Sus flores, como fácilmente puede intuirse, en realidad son mujeres o facetas de la naturaleza femenina, al igual que mediante sus estilizados edificios pretendía representar lo masculino. De toda su amplia creación floral, a la que dedicó más de veinticinco años de su inabarcable carrera —murió en 1986, a punto de cumplir los 99 años—, quizá la serie de lirios negros a la que pertenece esta imagen sea la más inquietante. Las formas suaves, de textura casi aterciopelada y de colores calmos, sirven para enmarcar un fondo oscuro hacia el que el espectador se siente precipitado. Puede que nos encontremos ante una trampa carnívora; o quizá ante un desafío, ante una prueba que sea preciso superar para descubrir un posible tesoro al fondo.
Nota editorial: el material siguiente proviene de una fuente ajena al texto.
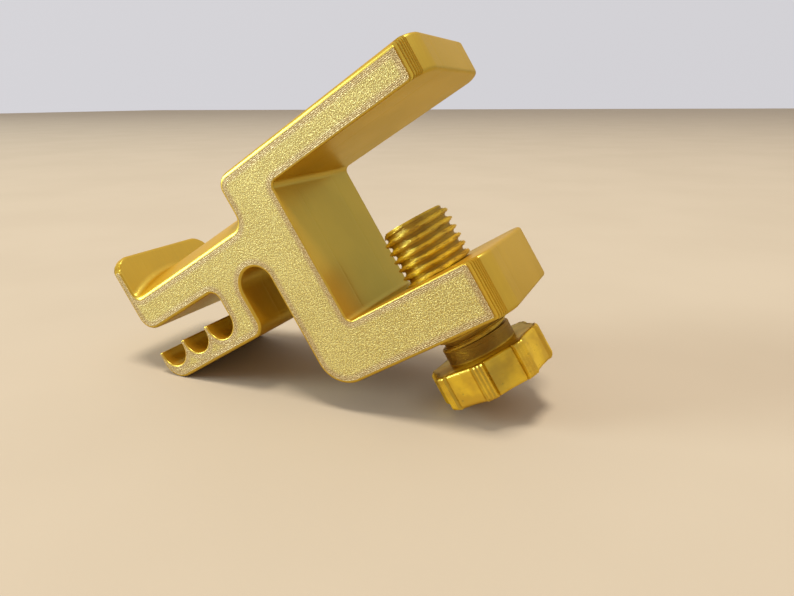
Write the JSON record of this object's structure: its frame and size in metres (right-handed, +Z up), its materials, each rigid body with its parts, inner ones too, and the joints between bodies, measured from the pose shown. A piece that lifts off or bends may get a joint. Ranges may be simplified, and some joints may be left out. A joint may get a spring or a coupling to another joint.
{
  "type": "desk clamp headphone hanger with cable comb",
  "caption": "C-shaped desk clamp with a hand screw, a lipped saddle arm that holds a headphone band and a notched comb that holds cables.",
  "frame": {"origin": "centre of the object's footprint, on the table that it lies on; it lies on the comb's outer edge and the knob's rim, as in the picture, not upright as it is used", "axes": "+Z up from the table, +Y across the frame's width, away from the face that was printed on the bed, +X from the arm's lip towards the clamp's mouth. The clamp screw's axis lies in the XZ plane and leans 31.56 degrees from +Z towards -X."},
  "size_m": [0.1344, 0.04, 0.0967],
  "materials": {
    "frame_plastic": "silk gold PLA filament, satin metallic sheen with fine layer lines",
    "screw_plastic": "silk gold PLA filament, satin metallic sheen with fine layer lines"
  },
  "bodies": {
    "frame": {"clamp_frame": "frame_plastic"},
    "screw_end": {"screw_tip": "screw_plastic"},
    "screw": {"clamp_screw": "screw_plastic"}
  },
  "joints": [
    {"name": "screw_travel", "type": "slide", "parent": "frame", "child": "screw_end", "axis": [-0.5234, 0, 0.8521], "range_m": [-0.0156, 0.0044]},
    {"name": "screw_turn", "type": "hinge", "parent": "screw_end", "child": "screw", "pos_m": [0.03766, 0, 0.03424], "axis": [-0.5234, 0, 0.8521], "range_deg": [-2246.4, 633.6]}
  ],
  "couplings": [
    {"joint": "screw_travel", "follows": "screw_turn", "m_per_rad": 0.00039789}
  ]
}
La única manera de saberlo es adentrarse en las profundidades tenebrosas, bien sea para perecer, bien para acabar descubriendo ese premio maravilloso en alguna parte o, lo más probable: para permanecer eternamente buscándolo entre sombras. En cualquier caso, no existe dilema alguno, porque si ha llegado a este extremo de cercanía, la opción de penetrar en la flor ya ha dejado de ser voluntaria para el explorador.